Extract each line of the data below exactly as written.

Material provided:

####

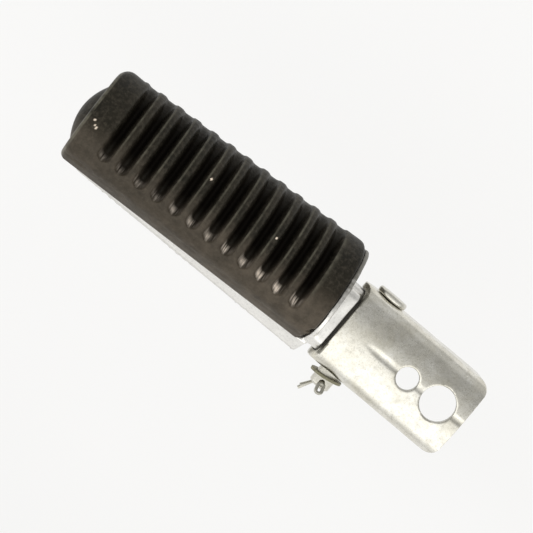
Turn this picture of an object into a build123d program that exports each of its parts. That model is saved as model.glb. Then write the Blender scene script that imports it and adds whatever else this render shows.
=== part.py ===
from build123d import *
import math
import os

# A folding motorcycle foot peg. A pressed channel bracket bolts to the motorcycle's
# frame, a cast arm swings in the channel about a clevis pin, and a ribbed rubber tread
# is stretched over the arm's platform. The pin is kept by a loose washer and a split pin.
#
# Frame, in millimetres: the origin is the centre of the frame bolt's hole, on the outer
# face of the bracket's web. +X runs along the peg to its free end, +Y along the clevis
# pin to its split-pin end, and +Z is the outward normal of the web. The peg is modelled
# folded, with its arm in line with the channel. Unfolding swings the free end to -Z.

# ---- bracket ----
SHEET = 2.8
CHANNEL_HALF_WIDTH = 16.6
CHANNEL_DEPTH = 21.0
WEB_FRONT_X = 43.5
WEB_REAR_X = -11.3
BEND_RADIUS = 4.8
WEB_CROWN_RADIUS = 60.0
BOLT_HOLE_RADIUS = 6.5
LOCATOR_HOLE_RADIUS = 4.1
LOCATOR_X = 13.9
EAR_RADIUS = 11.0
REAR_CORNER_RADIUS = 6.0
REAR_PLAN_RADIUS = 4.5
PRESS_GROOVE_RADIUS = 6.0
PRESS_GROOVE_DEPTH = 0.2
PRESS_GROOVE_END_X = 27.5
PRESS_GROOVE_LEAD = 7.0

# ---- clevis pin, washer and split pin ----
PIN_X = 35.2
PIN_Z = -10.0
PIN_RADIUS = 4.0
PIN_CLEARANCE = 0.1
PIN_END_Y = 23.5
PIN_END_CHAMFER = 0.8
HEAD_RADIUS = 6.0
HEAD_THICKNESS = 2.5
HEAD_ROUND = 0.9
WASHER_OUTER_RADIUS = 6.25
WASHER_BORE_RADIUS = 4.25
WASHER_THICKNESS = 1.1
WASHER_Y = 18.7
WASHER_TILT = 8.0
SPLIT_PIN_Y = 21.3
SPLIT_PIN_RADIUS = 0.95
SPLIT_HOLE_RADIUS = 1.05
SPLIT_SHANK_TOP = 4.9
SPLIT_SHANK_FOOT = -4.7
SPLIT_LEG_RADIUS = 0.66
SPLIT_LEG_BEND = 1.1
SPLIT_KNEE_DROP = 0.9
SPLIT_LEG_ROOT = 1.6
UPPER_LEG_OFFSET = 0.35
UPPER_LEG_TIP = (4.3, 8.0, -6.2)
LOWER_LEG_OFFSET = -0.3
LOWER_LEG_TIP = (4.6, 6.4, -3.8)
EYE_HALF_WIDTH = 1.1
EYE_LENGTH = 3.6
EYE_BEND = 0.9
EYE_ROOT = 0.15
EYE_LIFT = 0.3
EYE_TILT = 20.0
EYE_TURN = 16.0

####

The response:
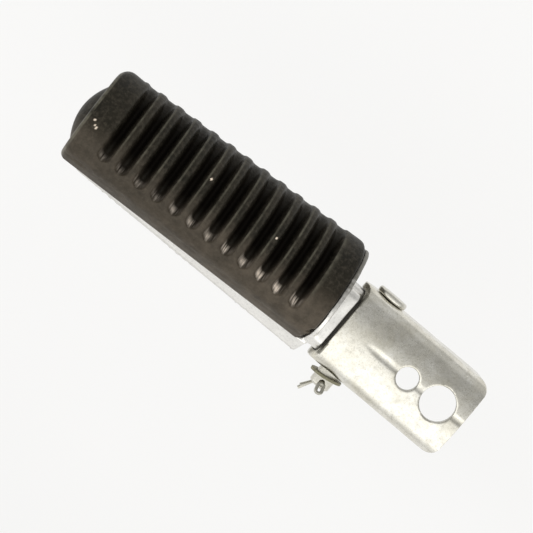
Turn this picture of an object into a build123d program that exports each of its parts. That model is saved as model.glb. Then write the Blender scene script that imports it and adds whatever else this render shows.
=== part.py ===
from build123d import *
import math
import os

# A folding motorcycle foot peg. A pressed channel bracket bolts to the motorcycle's
# frame, a cast arm swings in the channel about a clevis pin, and a ribbed rubber tread
# is stretched over the arm's platform. The pin is kept by a loose washer and a split pin.
#
# Frame, in millimetres: the origin is the centre of the frame bolt's hole, on the outer
# face of the bracket's web. +X runs along the peg to its free end, +Y along the clevis
# pin to its split-pin end, and +Z is the outward normal of the web. The peg is modelled
# folded, with its arm in line with the channel. Unfolding swings the free end to -Z.

# ---- bracket ----
SHEET = 2.8
CHANNEL_HALF_WIDTH = 16.6
CHANNEL_DEPTH = 21.0
WEB_FRONT_X = 43.5
WEB_REAR_X = -11.3
BEND_RADIUS = 4.8
WEB_CROWN_RADIUS = 60.0
BOLT_HOLE_RADIUS = 6.5
LOCATOR_HOLE_RADIUS = 4.1
LOCATOR_X = 13.9
EAR_RADIUS = 11.0
REAR_CORNER_RADIUS = 6.0
REAR_PLAN_RADIUS = 4.5
PRESS_GROOVE_RADIUS = 6.0
PRESS_GROOVE_DEPTH = 0.2
PRESS_GROOVE_END_X = 27.5
PRESS_GROOVE_LEAD = 7.0

# ---- clevis pin, washer and split pin ----
PIN_X = 35.2
PIN_Z = -10.0
PIN_RADIUS = 4.0
PIN_CLEARANCE = 0.1
PIN_END_Y = 23.5
PIN_END_CHAMFER = 0.8
HEAD_RADIUS = 6.0
HEAD_THICKNESS = 2.5
HEAD_ROUND = 0.9
WASHER_OUTER_RADIUS = 6.25
WASHER_BORE_RADIUS = 4.25
WASHER_THICKNESS = 1.1
WASHER_Y = 18.7
WASHER_TILT = 8.0
SPLIT_PIN_Y = 21.3
SPLIT_PIN_RADIUS = 0.95
SPLIT_HOLE_RADIUS = 1.05
SPLIT_SHANK_TOP = 4.9
SPLIT_SHANK_FOOT = -4.7
SPLIT_LEG_RADIUS = 0.66
SPLIT_LEG_BEND = 1.1
SPLIT_KNEE_DROP = 0.9
SPLIT_LEG_ROOT = 1.6
UPPER_LEG_OFFSET = 0.35
UPPER_LEG_TIP = (4.3, 8.0, -6.2)
LOWER_LEG_OFFSET = -0.3
LOWER_LEG_TIP = (4.6, 6.4, -3.8)
EYE_HALF_WIDTH = 1.1
EYE_LENGTH = 3.6
EYE_BEND = 0.9
EYE_ROOT = 0.15
EYE_LIFT = 0.3
EYE_TILT = 20.0
EYE_TURN = 16.0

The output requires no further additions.